With the lockdown limiting interactions and driving people online, technology-focused businesses have been in high demand. Subsectors such as digital and online collaboration businesses, which facilitate ways that people can work together virtually or improve website experiences, are even more attractive, investors said, as are telehealth businesses and mission critical software providers, such as those offering online order platforms for restaurants. Co-browsing, which enables customer services to guide customers through complicated processes online, is also an area of interest.
Software assets have been resilient through previous shocks, Orlando Bravo, co-founder of software- and technology-focused private equity firm Thoma Bravo LLC, said during the Leveraged Finance Fights Melanoma 2020 benefit Sept. 10. "When you're so embedded in your customers, software has become their business. You cannot transact, analyze information, communicate, market to your customers, without these core pieces of technology," Bravo said.
As during previous shocks, recurring revenue for software businesses stood tall and did well during the coronavirus pandemic, Bravo added. "Corporate customers paid their subscription software revenue, but they didn't pay rent. It was more stable than real estate."
Technology is everywhere, Insight Partners' Jaffe said. While historically large segments of the economy, like banking or telecoms, have a few large companies, "the software market is unprecedented in that it continues to create significantly more $1 billion winners than pretty much any other industry past or present," he said. Before advancements in software, a piece of machinery could be accessed by maybe 20 or 30 people, Jaffe added. "[Software is] incredibly scalable. It can be distributed over the internet at extremely low cost, and for example, if you build a powerful piece of software like Gmail, it can be accessed by over 1 billion people."

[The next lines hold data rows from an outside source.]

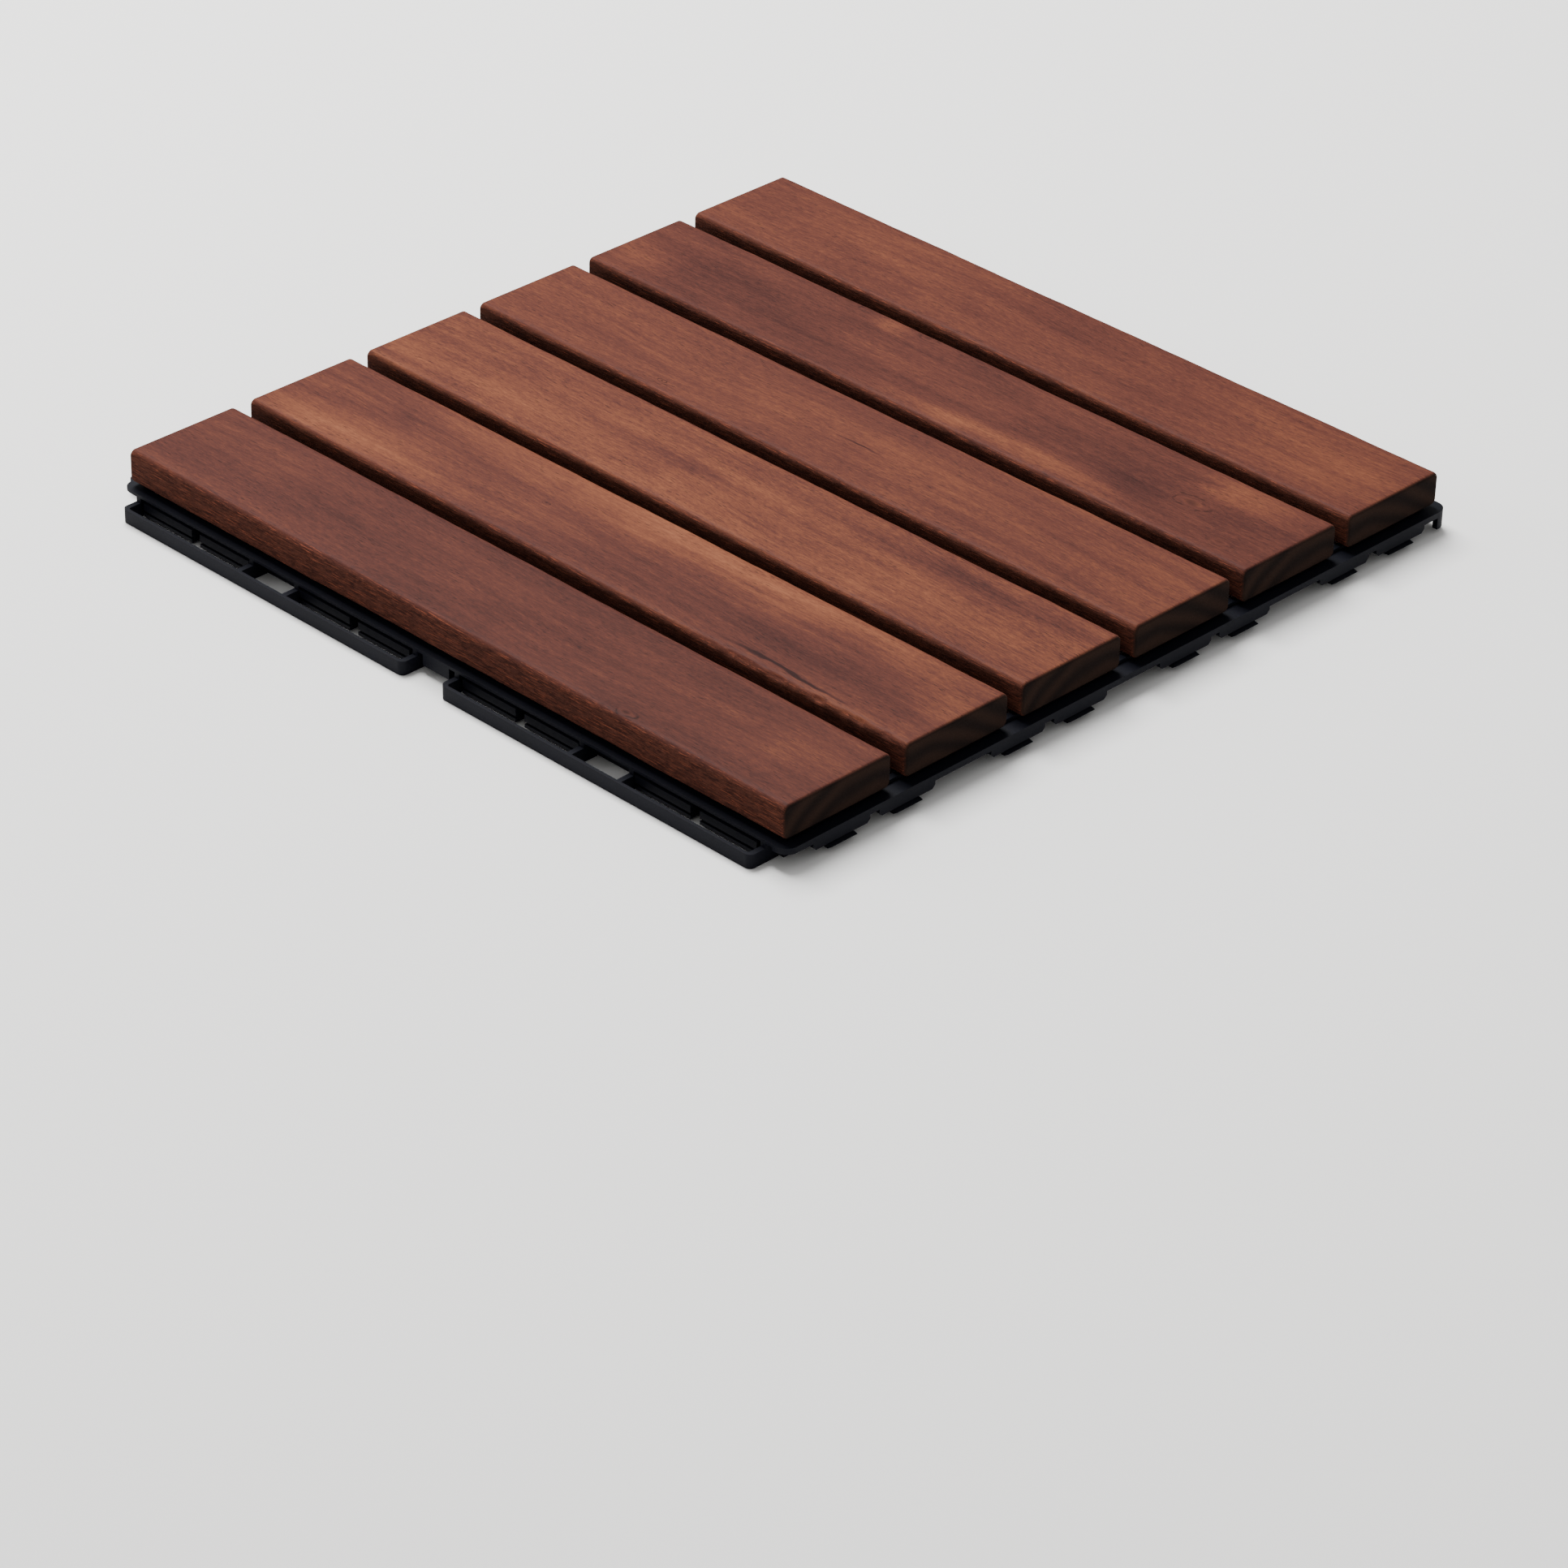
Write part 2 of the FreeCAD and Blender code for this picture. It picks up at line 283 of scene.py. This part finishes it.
TORN = {2: (62 * MM, 147 * MM, 0.75 * MM)}  # the slat, and where the dents start, end and how deep
planks = {}
for number, name in enumerate(SLATS, start=1):
    surface = slat_surface(number, *slat_boxes[name], TORN.get(number))
    plank = bpy.data.objects.new(f"planed_slat_{number}", mesh_of(name, surface))
    bpy.context.scene.collection.objects.link(plank)
    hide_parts(name)
    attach(plank, "root")
    planks[number] = plank
    print(plank.name, "faces:", len(plank.data.polygons))

# %% [markdown]
# ## The wood
# The slats are acacia, planed, sanded and oiled, and stained red brown. The trunk's growth rings
# run through the whole slat, so one pattern in three dimensions is better than a flat picture: it
# makes long stripes on the top and arcs on the sawn ends without any seam. Wood grain is noise
# that is stretched along the trunk. Several layers of it are added up: broad zones where the stain
# took more or less, growth bands, streaks of two widths, and pores, which are vessels cut open by
# the planer. Oil soaks into cut vessels, so the ends come out almost black and the sides redder;
# the ends' colour is made darker still as painted shade.

# %% One layer of grain
ZONE, BAND, STREAK, FINE = (14, 45), (4, 150), (1.0, 12), (0.5, 3)


def layer(tree, grain, wide, long, **more):
    """Noise about `wide` millimetres across and `long` millimetres along the trunk, from 0 to 1."""
    place = calc_vector(tree, "MULTIPLY", grain, (1 / long, 1 / wide, 1 / wide))
    return add(tree, "TexNoise", {"Vector": place, "Scale": 1.0, **more})["Fac"]


def weigh(tree, base, *parts):
    """base + the sum of weight * (part - 0.5)."""
    total = base
    for part, weight in parts:
        total = calc(tree, "MULTIPLY_ADD", calc(tree, "SUBTRACT", part, 0.5), weight, total)
    return total


print("zones, bands, streaks and fine streaks, wide and long in mm:", ZONE, BAND, STREAK, FINE)

# %% [markdown]
# Each slat was cut from another part of the trunk, and no trunk is quite straight. So the place
# where the grain is read is moved a long way for each slat, and then bent a little and slowly.

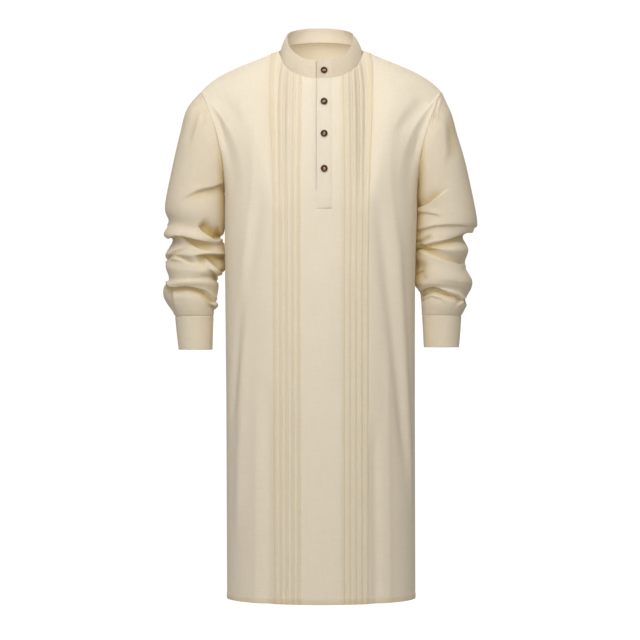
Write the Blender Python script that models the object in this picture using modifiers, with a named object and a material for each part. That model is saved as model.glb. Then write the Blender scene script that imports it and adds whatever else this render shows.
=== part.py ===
"""A long band-collar robe with a tucked front, filled out as if worn, built from its cloth pieces.

The robe faces -Y, its wearer's left is +X and up is +Z, in metres. The origin is between the shoulders, where
the wearer's shoulders carry it. Every cloth piece is a thin closed wall that follows the shape of its cut.
"""
import math
from collections import namedtuple

import bmesh
import bpy
from mathutils import Vector

# Cloth, seams and lays
WALL = 0.0015
SEAM_GAP = 0.0004
LAY_GAP = 0.0003

# Heights of the body
HEM_Z = -1.102
CHEST_Z = -0.310
HEM_ROWS = 9
CHEST_ROWS = 8

# Level outlines of the body from the hem up to the chest line, where the armholes start
Section = namedtuple("Section", "z half_width front_depth back_depth")
BODY_SECTIONS = (
    Section(HEM_Z, 0.1930, 0.140, 0.136),
    Section(-0.700, 0.1945, 0.139, 0.136),
    Section(-0.450, 0.1970, 0.138, 0.137),
    Section(CHEST_Z, 0.1980, 0.136, 0.138),
)
CHEST_HALF = 0.198

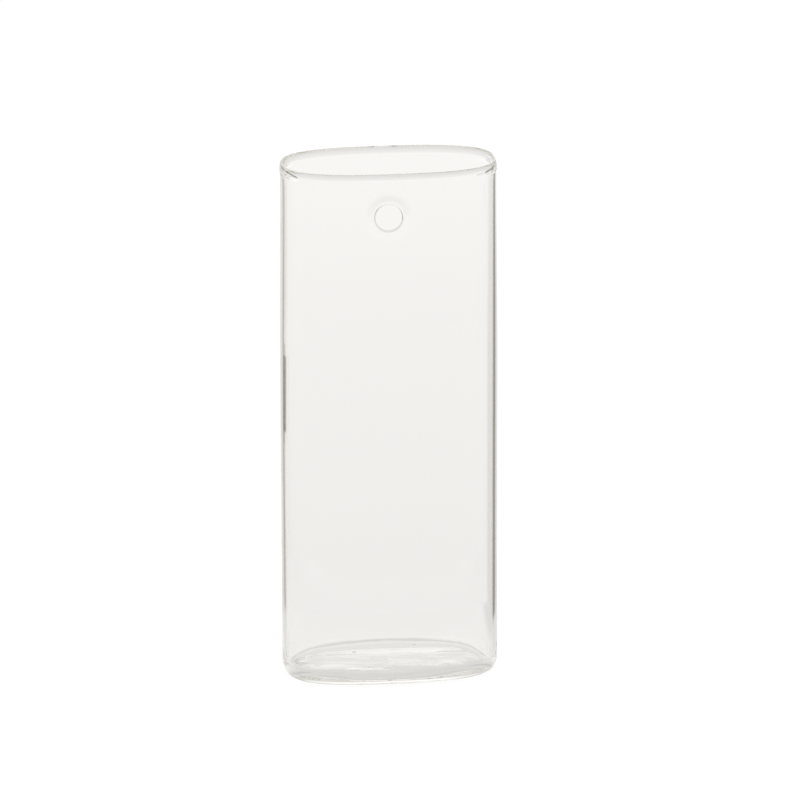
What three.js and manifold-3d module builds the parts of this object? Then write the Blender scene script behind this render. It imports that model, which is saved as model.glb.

Given the strong performance of their peers, most technology and software companies that approached Owl Rock Technology Finance Corp. — which focuses on making debt and equity investments — have been looking to raise capital for offensive reasons. Co-portfolio manager Pravin Vazirani said companies have been looking to "really double down and play off it" during the outbreak, adding that they see an "opportunity to really be a little bit more aggressive."
On whether the popularity of technology and software assets would cool off once normal life resumes, Jaffe said "it won't be 20 steps forward, 20 steps back," but it "also it won't be exactly the way it is now." He expects the demand spike in today's popular subsectors will ease slightly, but the digitalization of some industries has been sped up.
"Three or four years of digital transformation is happening in certain industries over the span of a few months, and it's not going to go back," Jaffe said. Once consumers have applied for a mortgage or done a notary online, for example, their mental model will shift and their behaviors will adjust, Jaffe added. "That's not to say that you will never want to go into a bank to do notary anymore, but the idea that you can now do it online will just be sort of front and center."
Owl Rock's Vazirani uses the term "the sugar rush" — are investors buying into particular subsectors given current popularity due to the consequences of coronavirus and getting "this sugar rush for COVID"? Or are these long-term trends? It's a bit of both, he said. "There's no doubt that the secular trend is towards digital adoption," Vazirani said, adding, "I view it as an acceleration of a train that was already moving in that direction."